TASK GOAL: Reproduce the material in full, exactly as written.

DATA PROVIDED:
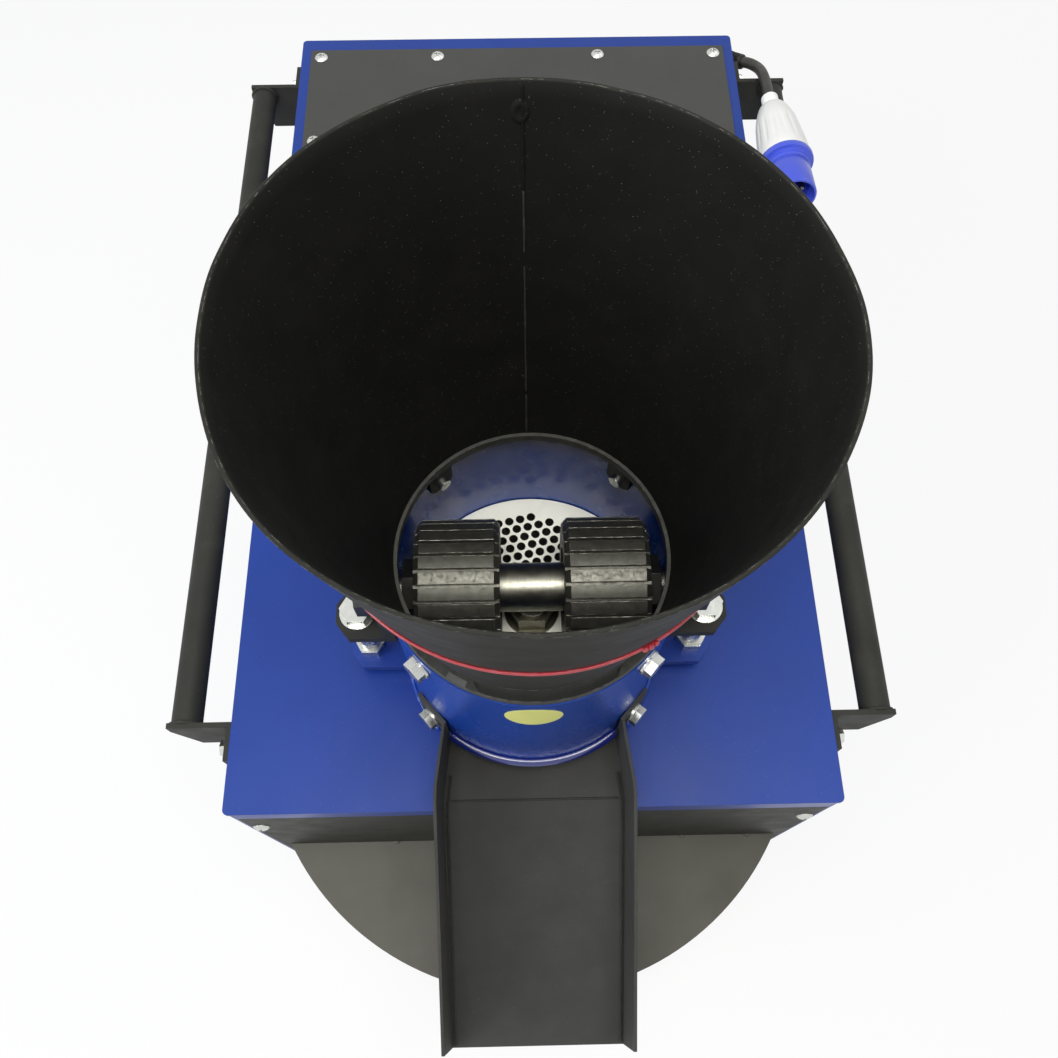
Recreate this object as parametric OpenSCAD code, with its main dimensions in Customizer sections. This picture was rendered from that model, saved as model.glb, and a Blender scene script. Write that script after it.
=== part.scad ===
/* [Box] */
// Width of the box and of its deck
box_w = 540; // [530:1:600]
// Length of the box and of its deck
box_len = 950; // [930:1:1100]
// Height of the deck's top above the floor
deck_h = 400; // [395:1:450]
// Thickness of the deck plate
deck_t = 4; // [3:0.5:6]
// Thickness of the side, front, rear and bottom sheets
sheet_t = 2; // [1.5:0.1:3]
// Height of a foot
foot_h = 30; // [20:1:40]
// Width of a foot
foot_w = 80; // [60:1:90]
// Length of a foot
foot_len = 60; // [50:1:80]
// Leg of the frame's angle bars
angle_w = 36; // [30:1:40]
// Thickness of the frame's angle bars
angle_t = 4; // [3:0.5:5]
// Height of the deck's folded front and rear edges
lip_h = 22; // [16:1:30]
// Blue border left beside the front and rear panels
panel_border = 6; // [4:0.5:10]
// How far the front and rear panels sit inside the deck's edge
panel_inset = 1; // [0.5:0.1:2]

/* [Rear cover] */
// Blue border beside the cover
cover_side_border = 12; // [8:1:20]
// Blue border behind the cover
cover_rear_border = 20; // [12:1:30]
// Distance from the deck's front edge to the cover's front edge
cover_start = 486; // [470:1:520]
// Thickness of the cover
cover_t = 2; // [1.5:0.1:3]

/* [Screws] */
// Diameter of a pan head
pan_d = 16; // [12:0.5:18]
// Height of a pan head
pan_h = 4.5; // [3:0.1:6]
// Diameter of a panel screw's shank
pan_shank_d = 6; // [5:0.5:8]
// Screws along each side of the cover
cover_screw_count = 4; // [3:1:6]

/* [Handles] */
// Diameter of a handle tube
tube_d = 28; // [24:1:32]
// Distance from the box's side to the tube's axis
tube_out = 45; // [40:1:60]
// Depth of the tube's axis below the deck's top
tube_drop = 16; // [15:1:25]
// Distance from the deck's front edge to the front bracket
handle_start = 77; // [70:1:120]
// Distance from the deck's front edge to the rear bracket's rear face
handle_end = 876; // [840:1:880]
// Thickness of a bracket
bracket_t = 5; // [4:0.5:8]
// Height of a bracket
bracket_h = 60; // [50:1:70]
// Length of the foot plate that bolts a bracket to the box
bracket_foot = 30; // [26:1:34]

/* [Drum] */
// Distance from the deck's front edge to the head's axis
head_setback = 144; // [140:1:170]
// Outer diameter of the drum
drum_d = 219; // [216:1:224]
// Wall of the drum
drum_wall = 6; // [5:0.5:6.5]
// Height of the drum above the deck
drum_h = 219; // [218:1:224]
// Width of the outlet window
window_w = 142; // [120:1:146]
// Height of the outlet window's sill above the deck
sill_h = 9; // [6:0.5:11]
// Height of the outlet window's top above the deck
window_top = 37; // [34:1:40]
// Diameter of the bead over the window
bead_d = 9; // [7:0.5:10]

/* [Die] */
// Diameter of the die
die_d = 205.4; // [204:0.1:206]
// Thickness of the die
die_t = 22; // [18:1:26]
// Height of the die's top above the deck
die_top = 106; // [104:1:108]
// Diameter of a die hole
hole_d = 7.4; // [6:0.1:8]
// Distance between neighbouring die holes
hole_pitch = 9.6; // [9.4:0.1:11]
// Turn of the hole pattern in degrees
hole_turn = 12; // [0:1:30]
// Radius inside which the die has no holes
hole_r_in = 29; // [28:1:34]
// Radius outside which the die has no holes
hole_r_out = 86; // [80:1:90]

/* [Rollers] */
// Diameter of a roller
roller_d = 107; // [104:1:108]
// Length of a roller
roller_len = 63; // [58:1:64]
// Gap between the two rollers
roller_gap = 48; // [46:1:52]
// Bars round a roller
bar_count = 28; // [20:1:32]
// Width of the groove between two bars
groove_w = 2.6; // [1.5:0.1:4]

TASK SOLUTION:
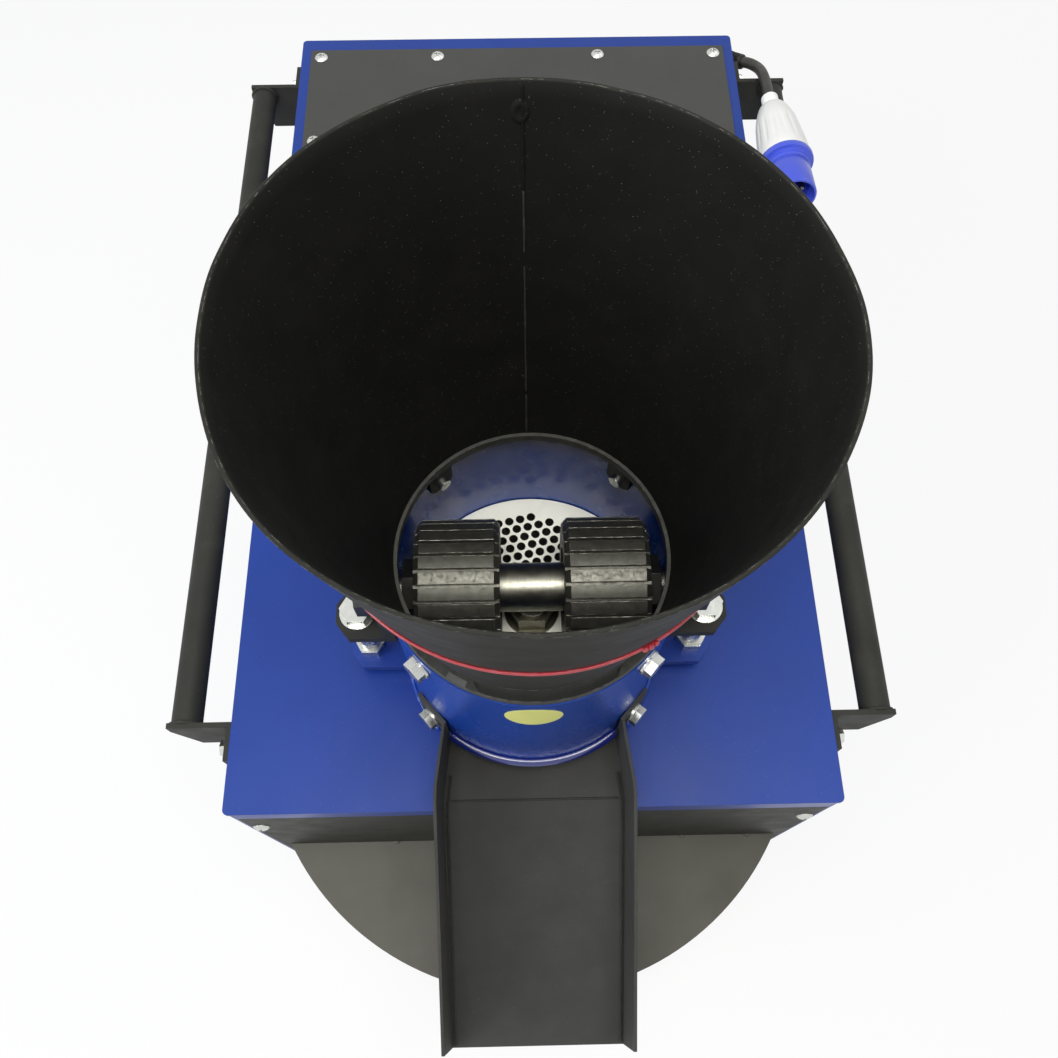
Recreate this object as parametric OpenSCAD code, with its main dimensions in Customizer sections. This picture was rendered from that model, saved as model.glb, and a Blender scene script. Write that script after it.
=== part.scad ===
/* [Box] */
// Width of the box and of its deck
box_w = 540; // [530:1:600]
// Length of the box and of its deck
box_len = 950; // [930:1:1100]
// Height of the deck's top above the floor
deck_h = 400; // [395:1:450]
// Thickness of the deck plate
deck_t = 4; // [3:0.5:6]
// Thickness of the side, front, rear and bottom sheets
sheet_t = 2; // [1.5:0.1:3]
// Height of a foot
foot_h = 30; // [20:1:40]
// Width of a foot
foot_w = 80; // [60:1:90]
// Length of a foot
foot_len = 60; // [50:1:80]
// Leg of the frame's angle bars
angle_w = 36; // [30:1:40]
// Thickness of the frame's angle bars
angle_t = 4; // [3:0.5:5]
// Height of the deck's folded front and rear edges
lip_h = 22; // [16:1:30]
// Blue border left beside the front and rear panels
panel_border = 6; // [4:0.5:10]
// How far the front and rear panels sit inside the deck's edge
panel_inset = 1; // [0.5:0.1:2]

/* [Rear cover] */
// Blue border beside the cover
cover_side_border = 12; // [8:1:20]
// Blue border behind the cover
cover_rear_border = 20; // [12:1:30]
// Distance from the deck's front edge to the cover's front edge
cover_start = 486; // [470:1:520]
// Thickness of the cover
cover_t = 2; // [1.5:0.1:3]

/* [Screws] */
// Diameter of a pan head
pan_d = 16; // [12:0.5:18]
// Height of a pan head
pan_h = 4.5; // [3:0.1:6]
// Diameter of a panel screw's shank
pan_shank_d = 6; // [5:0.5:8]
// Screws along each side of the cover
cover_screw_count = 4; // [3:1:6]

/* [Handles] */
// Diameter of a handle tube
tube_d = 28; // [24:1:32]
// Distance from the box's side to the tube's axis
tube_out = 45; // [40:1:60]
// Depth of the tube's axis below the deck's top
tube_drop = 16; // [15:1:25]
// Distance from the deck's front edge to the front bracket
handle_start = 77; // [70:1:120]
// Distance from the deck's front edge to the rear bracket's rear face
handle_end = 876; // [840:1:880]
// Thickness of a bracket
bracket_t = 5; // [4:0.5:8]
// Height of a bracket
bracket_h = 60; // [50:1:70]
// Length of the foot plate that bolts a bracket to the box
bracket_foot = 30; // [26:1:34]

/* [Drum] */
// Distance from the deck's front edge to the head's axis
head_setback = 144; // [140:1:170]
// Outer diameter of the drum
drum_d = 219; // [216:1:224]
// Wall of the drum
drum_wall = 6; // [5:0.5:6.5]
// Height of the drum above the deck
drum_h = 219; // [218:1:224]
// Width of the outlet window
window_w = 142; // [120:1:146]
// Height of the outlet window's sill above the deck
sill_h = 9; // [6:0.5:11]
// Height of the outlet window's top above the deck
window_top = 37; // [34:1:40]
// Diameter of the bead over the window
bead_d = 9; // [7:0.5:10]

/* [Die] */
// Diameter of the die
die_d = 205.4; // [204:0.1:206]
// Thickness of the die
die_t = 22; // [18:1:26]
// Height of the die's top above the deck
die_top = 106; // [104:1:108]
// Diameter of a die hole
hole_d = 7.4; // [6:0.1:8]
// Distance between neighbouring die holes
hole_pitch = 9.6; // [9.4:0.1:11]
// Turn of the hole pattern in degrees
hole_turn = 12; // [0:1:30]
// Radius inside which the die has no holes
hole_r_in = 29; // [28:1:34]
// Radius outside which the die has no holes
hole_r_out = 86; // [80:1:90]

/* [Rollers] */
// Diameter of a roller
roller_d = 107; // [104:1:108]
// Length of a roller
roller_len = 63; // [58:1:64]
// Gap between the two rollers
roller_gap = 48; // [46:1:52]
// Bars round a roller
bar_count = 28; // [20:1:32]
// Width of the groove between two bars
groove_w = 2.6; // [1.5:0.1:4]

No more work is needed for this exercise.